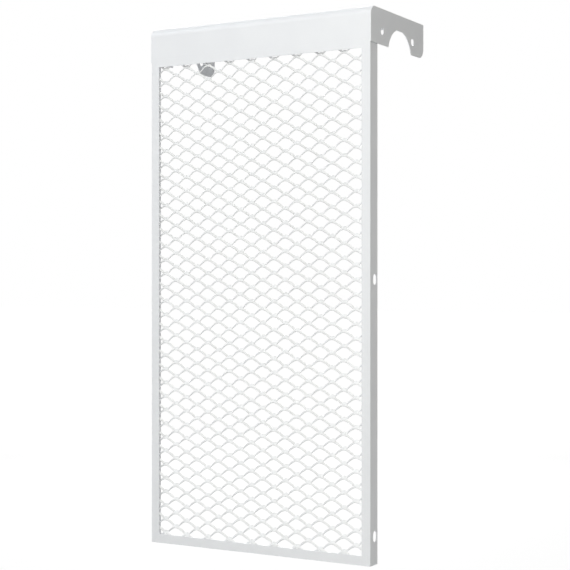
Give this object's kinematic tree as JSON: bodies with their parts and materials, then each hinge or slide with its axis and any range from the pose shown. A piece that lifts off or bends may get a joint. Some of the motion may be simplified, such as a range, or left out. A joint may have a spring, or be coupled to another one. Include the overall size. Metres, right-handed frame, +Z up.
{
  "type": "radiator cover",
  "caption": "White hanging steel radiator cover: rolled cap with notched cheek plates over a framed expanded metal net.",
  "frame": {"origin": "middle of the flat underside of the top sheet, which lies on the radiator, halfway across the cover", "axes": "+X along the cover's width to the right as seen from its front, +Y from the cover's front to the wall, +Z up"},
  "size_m": [0.29, 0.14, 0.61],
  "materials": {
    "powder_coat": "white satin powder coat on folded steel sheet, with a faint orange peel",
    "net_coat": "white satin powder coat on expanded steel, thinner on the strands' edges"
  },
  "bodies": {
    "root": {"top_cap": "powder_coat", "left_cheek": "powder_coat", "right_cheek": "powder_coat", "left_stile": "powder_coat", "right_stile": "powder_coat", "top_rail": "powder_coat", "bottom_rail": "powder_coat", "expanded_net": "net_coat"}
  },
  "joints": []
}
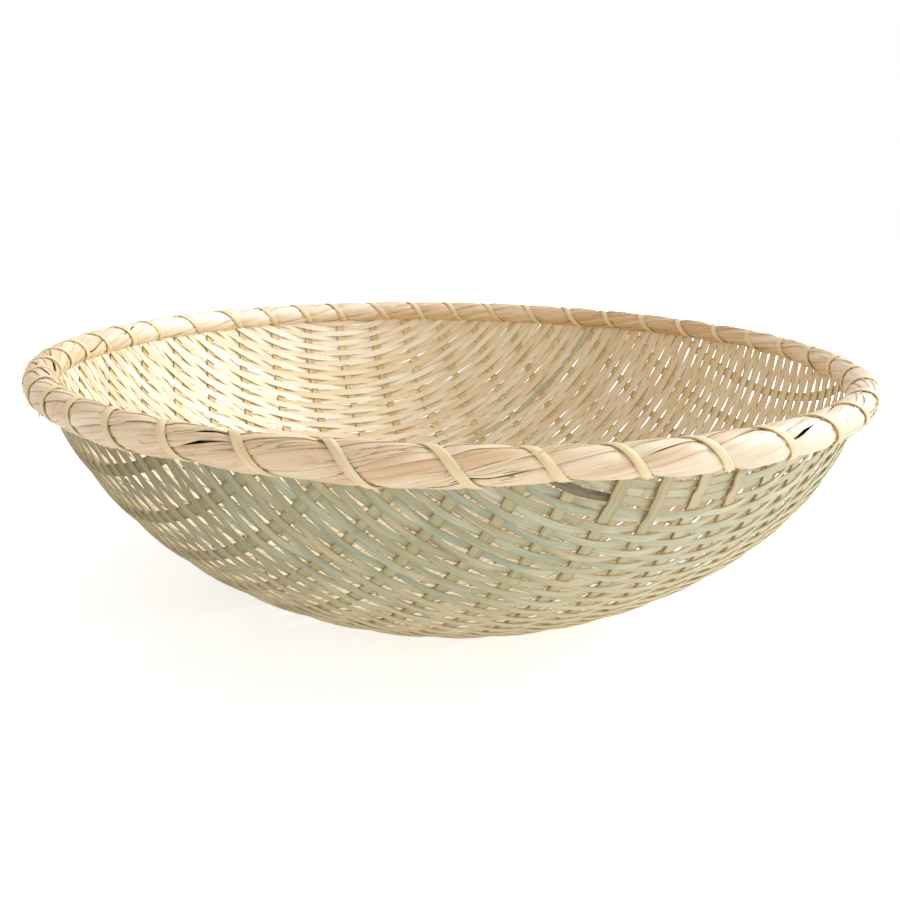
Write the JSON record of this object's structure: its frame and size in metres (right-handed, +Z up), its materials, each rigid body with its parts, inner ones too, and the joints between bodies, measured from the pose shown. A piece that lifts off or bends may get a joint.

**Goal**
List every line above that holds the word "parts".

**Response to the task**
Give this object's kinematic tree as JSON: bodies with their parts and materials, then each hinge or slide with its axis and any range from the pose shown. A piece that lifts off or bends may get a joint. Some of the motion may be simplified, such as a range, or left out. A joint may have a spring, or be coupled to another one. Include the overall size. Metres, right-handed frame, +Z up.
Write the JSON record of this object's structure: its frame and size in metres (right-handed, +Z up), its materials, each rigid body with its parts, inner ones too, and the joints between bodies, measured from the pose shown. A piece that lifts off or bends may get a joint.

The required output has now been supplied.